Task requirements ::
Wherever the string "Describe" occurs in a line of these records, report that line.

Data listing ::

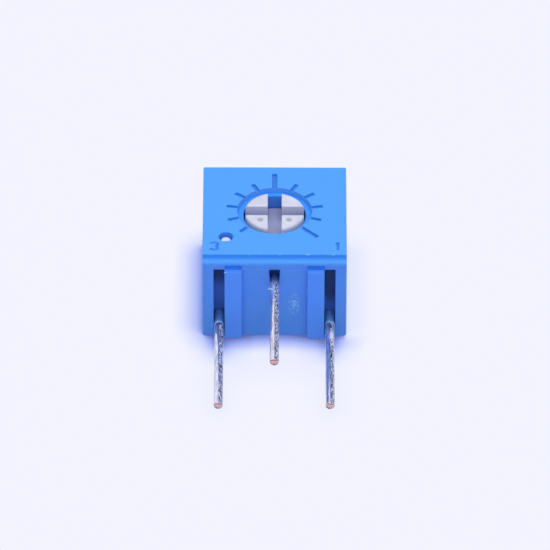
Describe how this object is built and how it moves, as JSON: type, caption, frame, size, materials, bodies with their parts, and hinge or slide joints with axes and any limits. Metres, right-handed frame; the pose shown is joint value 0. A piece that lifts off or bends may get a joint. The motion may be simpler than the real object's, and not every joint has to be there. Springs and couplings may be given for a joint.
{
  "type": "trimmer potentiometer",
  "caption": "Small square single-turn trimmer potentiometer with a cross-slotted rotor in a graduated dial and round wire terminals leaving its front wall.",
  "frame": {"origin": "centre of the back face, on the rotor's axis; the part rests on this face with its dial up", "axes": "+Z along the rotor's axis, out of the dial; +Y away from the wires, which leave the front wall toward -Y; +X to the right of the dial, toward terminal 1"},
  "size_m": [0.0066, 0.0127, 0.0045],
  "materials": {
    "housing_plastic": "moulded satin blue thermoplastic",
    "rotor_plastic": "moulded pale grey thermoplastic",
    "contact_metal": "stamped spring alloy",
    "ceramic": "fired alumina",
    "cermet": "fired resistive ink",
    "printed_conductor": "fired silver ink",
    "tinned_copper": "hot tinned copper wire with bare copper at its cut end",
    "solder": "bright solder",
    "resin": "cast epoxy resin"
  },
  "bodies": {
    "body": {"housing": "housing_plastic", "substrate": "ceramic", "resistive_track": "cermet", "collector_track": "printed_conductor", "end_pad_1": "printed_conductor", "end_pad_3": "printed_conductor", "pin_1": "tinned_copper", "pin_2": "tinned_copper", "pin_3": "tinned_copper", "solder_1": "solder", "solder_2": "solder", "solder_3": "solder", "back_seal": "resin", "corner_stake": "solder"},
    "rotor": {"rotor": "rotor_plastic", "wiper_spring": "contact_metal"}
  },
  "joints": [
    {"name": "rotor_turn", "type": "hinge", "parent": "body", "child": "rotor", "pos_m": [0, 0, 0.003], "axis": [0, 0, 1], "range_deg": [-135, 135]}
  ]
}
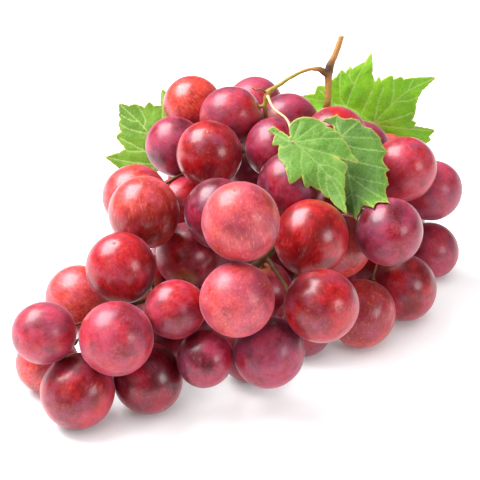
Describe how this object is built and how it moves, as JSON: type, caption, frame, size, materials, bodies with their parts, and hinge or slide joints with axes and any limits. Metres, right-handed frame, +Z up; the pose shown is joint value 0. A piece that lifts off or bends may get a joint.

Problem solution ::
Describe how this object is built and how it moves, as JSON: type, caption, frame, size, materials, bodies with their parts, and hinge or slide joints with axes and any limits. Metres, right-handed frame; the pose shown is joint value 0. A piece that lifts off or bends may get a joint. The motion may be simpler than the real object's, and not every joint has to be there. Springs and couplings may be given for a joint.
Describe how this object is built and how it moves, as JSON: type, caption, frame, size, materials, bodies with their parts, and hinge or slide joints with axes and any limits. Metres, right-handed frame, +Z up; the pose shown is joint value 0. A piece that lifts off or bends may get a joint.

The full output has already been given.